- Directed by: Vinod Chhabra
- Produced by: Vinod Chhabra
- Starring: Janki Shah Quber (Dhananjay) Chauhan Prem Chopra Upasana Singh Aarti Puri
- Music by: Ravi Powar
- Distributed by: Maa Shakti Entertainer
- Release date: 1 October 2004;
- Running time: 124 Minutes
- Country: India
- Language: Hindi

= Mysteries Shaque =

Mysteries Shaque is a Hindi action thriller film of Bollywood directed and produced by Vinod Chhabra. This movie was released in the banner of Maa Shakti Entertainer on 1 October 2004.

==Plot==
Puja is the daughter of a multibillionaire businessman studying at a college in Canada.

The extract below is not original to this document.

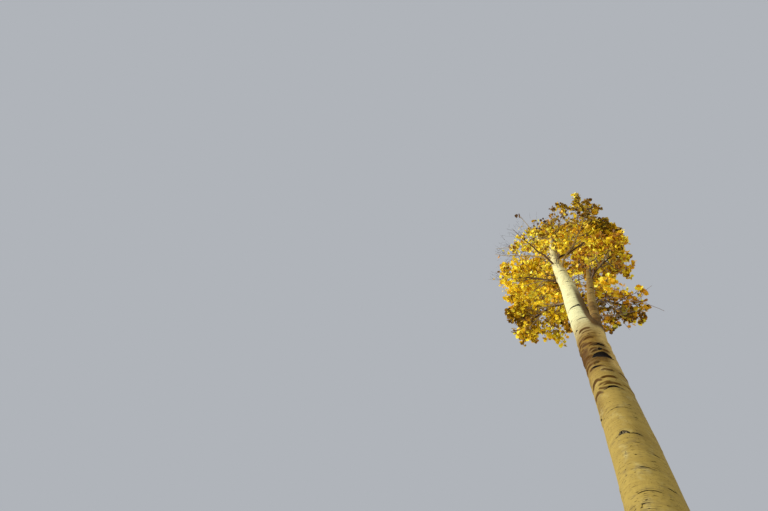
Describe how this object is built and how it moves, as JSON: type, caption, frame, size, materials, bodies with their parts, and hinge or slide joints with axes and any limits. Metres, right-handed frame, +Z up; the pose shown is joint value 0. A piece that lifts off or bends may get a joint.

She is the sole survivor after the death of her parents. Puja's uncle Kumar became trusty of her huge properties. As per the will on turning twenty-one, Pooja will inherit the entire property in her name. Kumar forces Pooja to leave her studies in Canada and join a college in India with his son Prem so that they get married, and hence all properties remain back to Uncle Kumar and Prem. In the new college in India, Pooja meets Rohit and his group of friends and a tomboy-type lady, Simran. Although very first day, Pooja is ragged by Rohit, but after a few encounters, they started liking each other. On the other side, a boy looking exactly like Rohit enters into the plot, which has a dark past. A series of murders put Rohit and Puja in danger. The conspiracy against Puja is revealed at the climax.

==Cast==
- Janki Shah as Puja
- Quber (Dhananjay) Chauhan
- Prem Chopra as Uncle Kumar
- Upasana Singh
- Aarti Puri as Simran
- Dhananjay Chouhan as Rohit

== Production==
Mysteries Shaque was made at a budget of Rs 2 crore. Janki Shah said in an interview that director Vinod Chhabra tricked her into a topless scene, a smooching scene and appearing in a bikini in the film. Later she claimed she didn't have problems with the director.